I often wonder if the people in charge of these decisions noticed that Rowling was 30 when she sold “Harry Potter,” or that Collins was 46 when “The Hunger Games” appeared. If they did, then they must have also noticed how much the present state of affairs resembles the Hollywood starlet system. But I know why movie producers prefer the young ones. That position is even less defensible among book editors.

Though I can think of a number of other modern YA authors published at young ages beyond Roth and Shannon – myself among them, for the sake of full disclosure; I can scarcely call myself famous, but my first book was nonetheless bought by a publisher in 2009, when I was 23, and came out the following year – the idea that publishers are deliberately mimicking the “starlet system” is absurd. While some journalists certainly get a kick out of emphasising the improbable youth of authors like Alexandra Adornetto and Steph Bowe (both published in their teens), the plain fact is that if some YA novels are being written by young adults, it’s not because of some creepy decision to market books in tandem with the nubile flesh of their authors; it’s just a natural consequence of the fact that young adults like writing for themselves, and are, on occasion, good at it.
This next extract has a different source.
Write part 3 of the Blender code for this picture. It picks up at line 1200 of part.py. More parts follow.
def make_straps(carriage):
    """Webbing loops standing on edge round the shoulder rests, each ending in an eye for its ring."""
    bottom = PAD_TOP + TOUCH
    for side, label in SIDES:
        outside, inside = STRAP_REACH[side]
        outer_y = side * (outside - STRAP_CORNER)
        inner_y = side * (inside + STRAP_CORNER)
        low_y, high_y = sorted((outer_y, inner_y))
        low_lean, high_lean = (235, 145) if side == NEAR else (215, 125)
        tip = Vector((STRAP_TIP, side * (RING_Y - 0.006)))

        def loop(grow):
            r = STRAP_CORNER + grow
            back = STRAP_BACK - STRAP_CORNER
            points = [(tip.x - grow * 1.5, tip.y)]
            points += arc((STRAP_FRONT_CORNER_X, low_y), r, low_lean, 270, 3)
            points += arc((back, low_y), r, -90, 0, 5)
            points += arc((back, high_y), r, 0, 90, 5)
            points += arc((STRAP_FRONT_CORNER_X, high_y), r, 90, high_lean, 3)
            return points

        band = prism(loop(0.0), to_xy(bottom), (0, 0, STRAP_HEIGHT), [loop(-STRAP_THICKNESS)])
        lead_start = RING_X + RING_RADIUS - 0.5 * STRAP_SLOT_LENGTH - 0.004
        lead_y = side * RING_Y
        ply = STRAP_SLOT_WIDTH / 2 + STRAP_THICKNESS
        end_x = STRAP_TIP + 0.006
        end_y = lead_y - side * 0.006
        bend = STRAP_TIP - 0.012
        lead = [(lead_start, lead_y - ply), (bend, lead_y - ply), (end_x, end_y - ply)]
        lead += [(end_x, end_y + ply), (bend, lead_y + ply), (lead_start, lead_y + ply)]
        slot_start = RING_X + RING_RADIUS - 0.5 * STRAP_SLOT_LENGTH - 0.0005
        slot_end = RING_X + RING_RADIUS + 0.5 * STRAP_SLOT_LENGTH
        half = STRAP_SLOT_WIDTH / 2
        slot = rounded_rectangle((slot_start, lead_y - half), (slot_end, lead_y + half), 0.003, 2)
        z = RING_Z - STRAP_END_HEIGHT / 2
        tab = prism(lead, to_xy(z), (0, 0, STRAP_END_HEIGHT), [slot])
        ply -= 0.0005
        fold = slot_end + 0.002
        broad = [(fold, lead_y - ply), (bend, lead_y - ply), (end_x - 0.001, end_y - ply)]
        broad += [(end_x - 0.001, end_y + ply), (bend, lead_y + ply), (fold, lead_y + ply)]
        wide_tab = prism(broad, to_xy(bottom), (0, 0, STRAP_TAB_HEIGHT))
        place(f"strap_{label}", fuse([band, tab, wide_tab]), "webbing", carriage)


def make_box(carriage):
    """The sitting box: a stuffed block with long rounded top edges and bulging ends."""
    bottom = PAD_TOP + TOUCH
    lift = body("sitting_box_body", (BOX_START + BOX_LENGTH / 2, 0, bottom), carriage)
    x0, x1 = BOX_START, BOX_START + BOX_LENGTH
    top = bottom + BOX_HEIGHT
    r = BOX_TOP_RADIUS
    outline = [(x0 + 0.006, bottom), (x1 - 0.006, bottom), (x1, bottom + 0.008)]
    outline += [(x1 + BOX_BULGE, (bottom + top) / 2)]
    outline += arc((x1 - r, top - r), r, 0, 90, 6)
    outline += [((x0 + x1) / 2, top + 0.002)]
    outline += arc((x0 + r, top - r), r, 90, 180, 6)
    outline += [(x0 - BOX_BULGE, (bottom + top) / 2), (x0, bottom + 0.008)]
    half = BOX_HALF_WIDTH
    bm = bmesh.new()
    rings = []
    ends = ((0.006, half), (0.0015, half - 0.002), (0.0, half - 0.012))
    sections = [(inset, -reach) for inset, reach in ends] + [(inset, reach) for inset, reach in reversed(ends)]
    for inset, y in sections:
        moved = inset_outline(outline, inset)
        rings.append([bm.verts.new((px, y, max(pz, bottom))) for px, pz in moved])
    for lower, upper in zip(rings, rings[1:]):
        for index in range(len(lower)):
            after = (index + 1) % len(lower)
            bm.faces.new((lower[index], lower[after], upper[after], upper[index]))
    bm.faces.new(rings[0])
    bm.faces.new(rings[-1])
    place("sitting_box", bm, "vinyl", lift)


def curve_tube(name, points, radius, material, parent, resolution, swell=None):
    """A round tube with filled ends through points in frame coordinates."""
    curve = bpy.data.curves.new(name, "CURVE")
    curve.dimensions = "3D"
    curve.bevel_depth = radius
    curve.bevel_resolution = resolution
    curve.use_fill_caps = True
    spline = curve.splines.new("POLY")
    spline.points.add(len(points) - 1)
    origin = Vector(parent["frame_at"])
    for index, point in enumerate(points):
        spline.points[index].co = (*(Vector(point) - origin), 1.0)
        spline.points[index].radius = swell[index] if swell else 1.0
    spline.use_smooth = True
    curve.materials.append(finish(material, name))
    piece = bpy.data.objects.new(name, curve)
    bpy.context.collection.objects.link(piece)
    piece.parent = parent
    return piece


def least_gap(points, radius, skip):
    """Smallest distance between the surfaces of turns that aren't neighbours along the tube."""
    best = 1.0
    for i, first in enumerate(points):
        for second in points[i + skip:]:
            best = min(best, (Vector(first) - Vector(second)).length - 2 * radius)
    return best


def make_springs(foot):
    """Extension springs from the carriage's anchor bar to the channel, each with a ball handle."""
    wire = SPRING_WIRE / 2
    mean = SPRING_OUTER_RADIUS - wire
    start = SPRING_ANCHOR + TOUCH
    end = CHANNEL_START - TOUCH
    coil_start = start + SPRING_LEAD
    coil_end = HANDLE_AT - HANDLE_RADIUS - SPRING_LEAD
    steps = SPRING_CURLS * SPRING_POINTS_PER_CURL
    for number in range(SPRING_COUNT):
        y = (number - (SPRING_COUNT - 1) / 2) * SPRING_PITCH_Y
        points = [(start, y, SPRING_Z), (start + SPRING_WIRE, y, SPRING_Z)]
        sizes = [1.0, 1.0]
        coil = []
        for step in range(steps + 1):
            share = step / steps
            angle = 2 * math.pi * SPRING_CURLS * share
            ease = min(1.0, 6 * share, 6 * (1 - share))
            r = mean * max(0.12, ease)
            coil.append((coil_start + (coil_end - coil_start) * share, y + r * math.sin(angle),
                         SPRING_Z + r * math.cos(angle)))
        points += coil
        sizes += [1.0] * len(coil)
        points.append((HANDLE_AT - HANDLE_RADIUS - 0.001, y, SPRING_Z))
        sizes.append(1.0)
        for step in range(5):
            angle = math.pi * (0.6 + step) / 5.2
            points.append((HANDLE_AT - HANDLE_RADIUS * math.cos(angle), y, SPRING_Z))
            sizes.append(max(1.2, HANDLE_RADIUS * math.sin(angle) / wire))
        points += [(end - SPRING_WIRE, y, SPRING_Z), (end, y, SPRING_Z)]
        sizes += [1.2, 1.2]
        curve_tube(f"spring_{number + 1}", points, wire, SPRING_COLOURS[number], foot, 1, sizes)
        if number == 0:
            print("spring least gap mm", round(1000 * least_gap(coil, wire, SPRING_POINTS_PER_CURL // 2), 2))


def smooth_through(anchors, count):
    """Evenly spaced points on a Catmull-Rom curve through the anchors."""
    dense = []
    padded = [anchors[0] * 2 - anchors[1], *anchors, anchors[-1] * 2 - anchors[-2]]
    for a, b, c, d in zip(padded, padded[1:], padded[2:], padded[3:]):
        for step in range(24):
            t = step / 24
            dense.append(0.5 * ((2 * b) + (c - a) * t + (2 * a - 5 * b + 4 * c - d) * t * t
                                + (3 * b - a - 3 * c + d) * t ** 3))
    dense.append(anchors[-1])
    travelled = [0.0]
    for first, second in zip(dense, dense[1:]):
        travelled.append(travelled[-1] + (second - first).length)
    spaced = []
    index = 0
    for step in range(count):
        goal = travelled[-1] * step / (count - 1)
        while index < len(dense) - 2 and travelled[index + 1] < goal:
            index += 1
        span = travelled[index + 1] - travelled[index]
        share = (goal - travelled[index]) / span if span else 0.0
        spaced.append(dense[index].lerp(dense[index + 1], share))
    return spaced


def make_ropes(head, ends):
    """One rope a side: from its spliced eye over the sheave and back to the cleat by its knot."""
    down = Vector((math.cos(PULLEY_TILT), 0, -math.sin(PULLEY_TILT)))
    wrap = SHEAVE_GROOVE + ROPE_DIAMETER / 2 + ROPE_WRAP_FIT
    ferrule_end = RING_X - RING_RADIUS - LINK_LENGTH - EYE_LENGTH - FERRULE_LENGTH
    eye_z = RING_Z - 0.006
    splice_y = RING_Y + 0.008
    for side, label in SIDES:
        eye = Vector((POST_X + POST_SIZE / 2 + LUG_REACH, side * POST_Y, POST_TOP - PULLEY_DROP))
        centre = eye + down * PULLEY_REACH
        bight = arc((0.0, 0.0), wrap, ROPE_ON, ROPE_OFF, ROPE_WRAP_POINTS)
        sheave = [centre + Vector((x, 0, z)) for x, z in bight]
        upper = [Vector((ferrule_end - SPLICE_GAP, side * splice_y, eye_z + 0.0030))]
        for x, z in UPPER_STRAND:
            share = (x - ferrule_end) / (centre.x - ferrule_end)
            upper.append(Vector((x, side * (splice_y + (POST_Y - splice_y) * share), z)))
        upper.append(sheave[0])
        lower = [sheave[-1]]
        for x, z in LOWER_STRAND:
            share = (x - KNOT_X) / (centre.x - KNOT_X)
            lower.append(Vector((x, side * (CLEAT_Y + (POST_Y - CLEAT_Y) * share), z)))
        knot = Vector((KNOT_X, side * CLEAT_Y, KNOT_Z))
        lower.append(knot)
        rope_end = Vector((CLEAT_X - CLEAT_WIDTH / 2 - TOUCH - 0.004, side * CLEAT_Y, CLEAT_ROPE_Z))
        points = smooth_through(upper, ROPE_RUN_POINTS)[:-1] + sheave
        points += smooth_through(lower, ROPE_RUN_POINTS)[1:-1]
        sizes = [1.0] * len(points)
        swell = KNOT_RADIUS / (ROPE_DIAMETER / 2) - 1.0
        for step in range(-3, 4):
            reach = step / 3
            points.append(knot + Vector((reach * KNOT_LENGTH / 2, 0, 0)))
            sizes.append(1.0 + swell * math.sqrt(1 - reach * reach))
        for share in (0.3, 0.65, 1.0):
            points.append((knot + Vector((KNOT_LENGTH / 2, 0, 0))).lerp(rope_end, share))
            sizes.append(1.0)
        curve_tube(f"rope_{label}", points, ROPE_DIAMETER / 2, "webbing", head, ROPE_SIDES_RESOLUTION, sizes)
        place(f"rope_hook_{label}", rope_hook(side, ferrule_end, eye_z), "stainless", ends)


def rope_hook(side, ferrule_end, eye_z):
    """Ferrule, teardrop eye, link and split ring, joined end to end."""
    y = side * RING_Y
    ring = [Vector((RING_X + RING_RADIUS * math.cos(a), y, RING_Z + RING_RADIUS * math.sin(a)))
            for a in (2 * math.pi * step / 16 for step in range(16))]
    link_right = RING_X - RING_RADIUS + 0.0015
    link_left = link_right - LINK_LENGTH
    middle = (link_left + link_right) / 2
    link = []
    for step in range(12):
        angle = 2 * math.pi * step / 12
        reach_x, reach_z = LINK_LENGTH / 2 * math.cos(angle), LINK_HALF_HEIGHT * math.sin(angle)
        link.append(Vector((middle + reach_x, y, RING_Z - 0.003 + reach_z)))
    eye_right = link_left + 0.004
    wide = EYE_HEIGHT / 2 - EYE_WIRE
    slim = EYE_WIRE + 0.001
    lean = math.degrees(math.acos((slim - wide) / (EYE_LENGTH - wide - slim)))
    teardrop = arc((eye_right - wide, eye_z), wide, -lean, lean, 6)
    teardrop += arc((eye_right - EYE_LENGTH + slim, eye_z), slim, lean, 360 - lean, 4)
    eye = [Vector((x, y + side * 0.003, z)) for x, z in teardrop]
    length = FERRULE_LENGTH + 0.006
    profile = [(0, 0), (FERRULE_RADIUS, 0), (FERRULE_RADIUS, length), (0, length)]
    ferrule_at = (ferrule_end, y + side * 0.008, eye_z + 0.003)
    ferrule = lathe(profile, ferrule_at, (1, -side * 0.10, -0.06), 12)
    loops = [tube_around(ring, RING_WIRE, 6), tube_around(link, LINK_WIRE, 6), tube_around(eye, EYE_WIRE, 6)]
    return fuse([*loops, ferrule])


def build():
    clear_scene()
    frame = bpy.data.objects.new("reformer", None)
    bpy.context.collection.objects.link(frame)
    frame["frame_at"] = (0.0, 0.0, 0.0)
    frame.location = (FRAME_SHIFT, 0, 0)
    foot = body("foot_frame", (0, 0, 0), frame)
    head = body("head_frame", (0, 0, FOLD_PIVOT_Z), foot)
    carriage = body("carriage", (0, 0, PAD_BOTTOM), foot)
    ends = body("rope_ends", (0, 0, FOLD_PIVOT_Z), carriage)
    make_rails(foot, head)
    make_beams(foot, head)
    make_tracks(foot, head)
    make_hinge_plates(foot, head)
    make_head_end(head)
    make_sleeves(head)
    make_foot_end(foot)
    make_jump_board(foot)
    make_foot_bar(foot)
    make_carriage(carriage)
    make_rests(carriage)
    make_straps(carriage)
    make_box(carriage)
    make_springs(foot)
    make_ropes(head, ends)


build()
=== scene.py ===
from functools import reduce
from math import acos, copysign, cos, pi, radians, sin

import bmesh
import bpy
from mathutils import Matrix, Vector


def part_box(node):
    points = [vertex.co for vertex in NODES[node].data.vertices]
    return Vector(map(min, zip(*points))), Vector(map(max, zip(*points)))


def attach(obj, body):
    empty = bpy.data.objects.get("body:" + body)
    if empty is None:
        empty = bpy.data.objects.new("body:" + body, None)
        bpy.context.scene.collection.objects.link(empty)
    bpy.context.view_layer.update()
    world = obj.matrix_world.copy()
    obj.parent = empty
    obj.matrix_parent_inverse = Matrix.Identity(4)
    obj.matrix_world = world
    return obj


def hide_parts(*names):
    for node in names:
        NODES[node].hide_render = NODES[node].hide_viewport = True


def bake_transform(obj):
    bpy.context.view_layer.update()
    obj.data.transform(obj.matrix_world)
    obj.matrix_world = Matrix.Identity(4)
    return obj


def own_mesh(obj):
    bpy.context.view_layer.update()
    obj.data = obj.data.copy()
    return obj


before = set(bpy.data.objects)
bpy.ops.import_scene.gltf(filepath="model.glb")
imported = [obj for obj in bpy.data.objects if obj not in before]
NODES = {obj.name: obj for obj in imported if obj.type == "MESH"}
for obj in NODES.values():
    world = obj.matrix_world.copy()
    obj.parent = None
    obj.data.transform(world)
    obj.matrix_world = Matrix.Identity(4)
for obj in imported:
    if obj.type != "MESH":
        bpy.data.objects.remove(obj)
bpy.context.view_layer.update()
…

Judging by her heavily gendered comparison with starlets, however, Dean appears specifically to take issue with the success young female authors, presumably because she, like almost everyone else, has been taught by our sexist culture that successful young women must necessarily be trading on their youth and beauty, rather than being in possession of any actual talent. Whether she’s an author, a fan, a singer, an actress or anything else in the public spotlight, if a young woman does something, you can be guaranteed that, sooner or later, someone’s going to say she’s not a “real” whatever-it-is, because clearly, young women can’t be. Even so, if young women were the only authors having their books adapted to the big screen and given the five-star treatment, then perhaps Dean would have a point: if nothing else, it would certainly be worth discussing. But as she herself acknowledges, the authors of many other successful franchises – like Suzanne Collins, J. K. Rowling and Stephenie Meyer, to name the requisite Big Three – are all in their thirties and forties; and while YA certainly boasts a number of prominent female creators, there are plenty of men being given film deals, too. Besides John Green’s The Fault in Our Stars, which Dean is already demonstrably aware of, there’s Rick Riordan’s Percy Jackson series, now on its second instalment, James Dashner’s The Maze Runner, Pittacus Lore’s I Am Number Four, Christopher Paolini’s Eragon, Philip Pullman’s The Golden Compass and, of course, the three Narnia movies. (Naturally, though, when male-authored films meet with poor or only middling success, as several of these have, no one ever seems to suggest the source material was at fault, or takes it as an indictment on the skills of male authors generally – they were just bad adaptations). Hollywood doesn’t care who writes the books – it just knows that YA and SFF are popular, and wants to get in while the getting’s good, a slapdash attitude that often leads to subpar films regardless of where the inspiration comes from.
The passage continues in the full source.